Clean reads were obtained through filtering of original data by fastp [41] and mapped to reference genome of S. baicalensis (https://ngdc.cncb.ac.cn/gwh/Assembly/10411/show) using HISAT 2 [42]. Through StringTie software, the mapped reads of each sample were assembled in a reference-based approach [43]. Subsequently, quantitative analysis of gene/transcript expression levels were performed and normalized to FPKM (Fragments Per Kilobase of transcript per Million fragments mapped).
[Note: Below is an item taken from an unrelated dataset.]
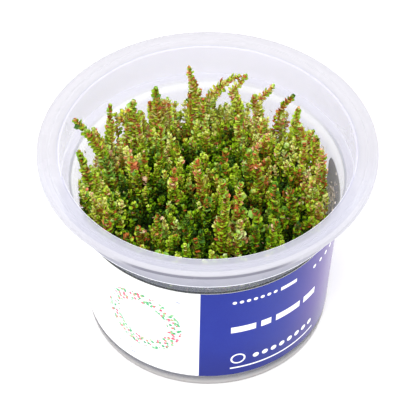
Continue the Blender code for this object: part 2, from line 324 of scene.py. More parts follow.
# The marks on the blue in millimetres: rules as left, right, low and high, and then rows of dots as
# left, level, pitch, size and count
RULES = [
    (22.3, 28.0, 38.9, 40.3), (7.0, 14.6, 25.4, 28.0), (16.4, 19.6, 25.4, 28.0), (21.4, 30.4, 25.4, 28.0),
    (32.2, 37.6, 25.4, 28.0), (7.0, 39.0, 7.6, 8.1),
]
DOT_ROWS = [(7.8, 39.7, 2.1, 1.15, 7), (15.2, 12.0, 3.1, 1.9, 8), (36.0, 39.0, 3.2, 1.3, 4)]


def wall_radius(at_height):
    """Outer radius of the cup's wall at a height, in millimetres."""
    return WALL_FOOT_RADIUS + (at_height - WALL_FOOT_HEIGHT) * WALL_DRAFT


def label_shape():
    """The strip round the wall, its ends rounded at the corners and its right end risen."""
    shape = bmesh.new()
    inner = LABEL_OFF
    outer = LABEL_OFF + LABEL_THICK
    middle = 0.5 * (LABEL_LOW + LABEL_HIGH)
    count = round((LABEL_TO - LABEL_FROM) / LABEL_STEP)
    rows = []
    for step in range(count + 1):
        turned_by = LABEL_FROM + (LABEL_TO - LABEL_FROM) * step / count
        turn = math.radians(turned_by)
        to_end = math.radians(min(turned_by - LABEL_FROM, LABEL_TO - turned_by)) * LABEL_RADIUS
        to_end = min(LABEL_CORNER, to_end)
        cut = LABEL_CORNER - math.sqrt(LABEL_CORNER ** 2 - (LABEL_CORNER - to_end) ** 2)
        high = LABEL_HIGH - cut + RISE * (max(0.0, turned_by - RISE_FROM) / (LABEL_TO - RISE_FROM)) ** 2
        low = LABEL_LOW + cut
        row = []
        for off, at_height in ((outer, low), (outer, middle), (outer, high),
                               (inner, high), (inner, middle), (inner, low)):
            far = (wall_radius(at_height) + off) * MM
            row.append(shape.verts.new((far * math.sin(turn), -far * math.cos(turn), at_height * MM)))
        rows.append(row)
    for near_row, far_row in zip(rows, rows[1:]):
        for k in range(6):
            following = (k + 1) % 6
            side = shape.faces.new((near_row[k], near_row[following], far_row[following], far_row[k]))
            side.material_index = 0 if k < 2 else 1
    for end in (rows[0], rows[-1]):
        shape.faces.new(end).material_index = 1
    return shape


def box_mask(across, up, left, right, low, high):
    """1 inside a rectangle on the label, in millimetres."""
    return (across.near(0.5 * (left + right) * MM, 0.5 * (right - left) * MM, PRINT_EDGE * MM)
            * up.near(0.5 * (low + high) * MM, 0.5 * (high - low) * MM, PRINT_EDGE * MM))


def span_from(across, up, left, level):
    """How far a place on the label is from a point on it."""
    squares = (across - left * MM) * (across - left * MM) + (up - level * MM) * (up - level * MM)
    return squares.sum_of("SQRT", squares)


def dot_row(across, up, left, level, pitch, size, count):
    """1 inside each of a row of round dots."""
    start = across - (left - 0.5 * pitch) * MM
    within = start.sum_of("FLOORED_MODULO", start, pitch * MM)
    edge = 0.5 * size * MM
    dots = 1.0 - span_from(within, up, 0.5 * pitch, level).rising(edge, edge + PRINT_EDGE * MM)
    right = left + (count - 0.5) * pitch
    return dots * box_mask(across, up, left - 0.5 * pitch, right, level - size, level + size)


printed, shader, place = finish("printed_paper", IOR=1.4, Specular_IOR_Level=0.15, Coat_Roughness=0.08)
x, y, up = (place.node("ShaderNodeSeparateXYZ", {}, {0: place}, out=k) for k in range(3))
across = x.sum_of("ARCTAN2", x, 0.0 - y) * (LABEL_RADIUS * MM)
grain = place.noise(2600.0, 2.0)
mottle = place.noise(180.0, 3.0)
blue = (across - up * BLUE_LEAN).rising((BLUE_FROM - 0.1) * MM, (BLUE_FROM + 0.1) * MM)

marks = span_from(across, up, 9.4, 12.2).near(2.1 * MM, 0.22 * MM, PRINT_EDGE * MM)
for rule in RULES:
    marks = marks.most(box_mask(across, up, *rule))
for row in DOT_ROWS:
    marks = marks.most(dot_row(across, up, *row))

wreath = span_from(across, up, -20.5, 26.0).near(10.5 * MM, 1.8 * MM, 0.9 * MM)
cells, which = (place.node("ShaderNodeTexVoronoi", {}, {"Vector": place, "Scale": SPOTS_TO_METRE}, out=k)
                for k in range(2))
spots = 1.0 - cells.rising(0.42, 0.56)
pick = which.node("ShaderNodeSeparateColor", {}, {0: which}, out=0)
greens_and_reds = pick.node("ShaderNodeValToRGB", {"stops": [
    (0.0, (0.02, 0.30, 0.10)), (0.35, (0.10, 0.46, 0.20)), (0.62, (0.30, 0.56, 0.24)),
    (0.72, (0.78, 0.05, 0.12)), (1.0, (0.86, 0.18, 0.24))]}, {0: pick})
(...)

DESeq2 was used to analyze the differentially expressed genes (DEGs) between two groups with the threshold of |log2Fold Change| ≥ 1 and false discovery rate (FDR) < 0.05 [44, 45]. Then, screened DEGs were performed functional annotation, classification and enrichment analysis based on KEGG, GO (Gene Ontology), NR (Non-Redundant Protein Sequence Database), Swiss-Prot (manually annotated and reviewed protein sequences;), TrEMBL (Translation of EMBL), and KOG (Clusters of orthologous groups for eukaryotic complete genomes) database [17,18,19, 46,47,48]. In addition, alternative splicing, gene variation, and protein interaction analysis of DEGs were conducted using rMATS [49], GATK [50], Diamond [51] software, respectively.

Combined analysis of metabolome and transcriptome

The correlation analysis of DEGs and DAMs obtained from transcriptomic and metabolomic profiles were conducted using the cor function in R. The genes and metabolites with absolute correlation coefficient > 0.8 and p value < 0.05 were screened out and showed in the nine-quadrant plot, clustering heatmap, and correlation network diagram. The key genes and transcription factors with high linkage value with DAMs of anthocyanin were used to draw the interactive networks using Cytoscape software.

Analysis of tissue expression pattern

The transcriptome data of different tissues (root, stem, leaf, flower, bud) and root treated with MeJA of S. baicalensis were obtained from the SRA database of NCBI website (https://www.ncbi.nlm.nih.gov/sra/) [33]. After quality control with Trimmomatics and Fastp software, the sequencing data were compared to the reference genome (https://ngdc.cncb.ac.cn/gwh/Assembly/10411/show) [32]of S. baicalensis using HISAT2 [42]. Then Feature Counts was used to perform quantitative analysis. The tissue expression pattern of anthocyanin biosynthesis genes and related TFs were analyzed referring to this transcriptome data and drew the expression heatmap with TBtools software [52].

qRT-PCR verification of RNA-seq

Total RNA of S. baicalensis flowers was reverse transcribed using the PrimeScript™ RT reagent Kit with gDNA Eraser (TaKaRa, Dalian, China). The quantitative real-time polymerase chain reaction (qRT-PCR) was performed according to the TB Green Premix Ex Taq II Kit (TaKaRa, Tokyo, Japan) on CFX96 Real-Time PCR Detection System (Bio-Rad). Twelve genes were selected for expression analysis with 18 S rRNA as the internal reference gene. The primers were designed by PerlPrimer and listed in Additional file 11: Table S7. Each gene was conducted three replicates. The relative gene expression levels were calculated using the 2–ΔΔCt method and compared with RNA-seq data.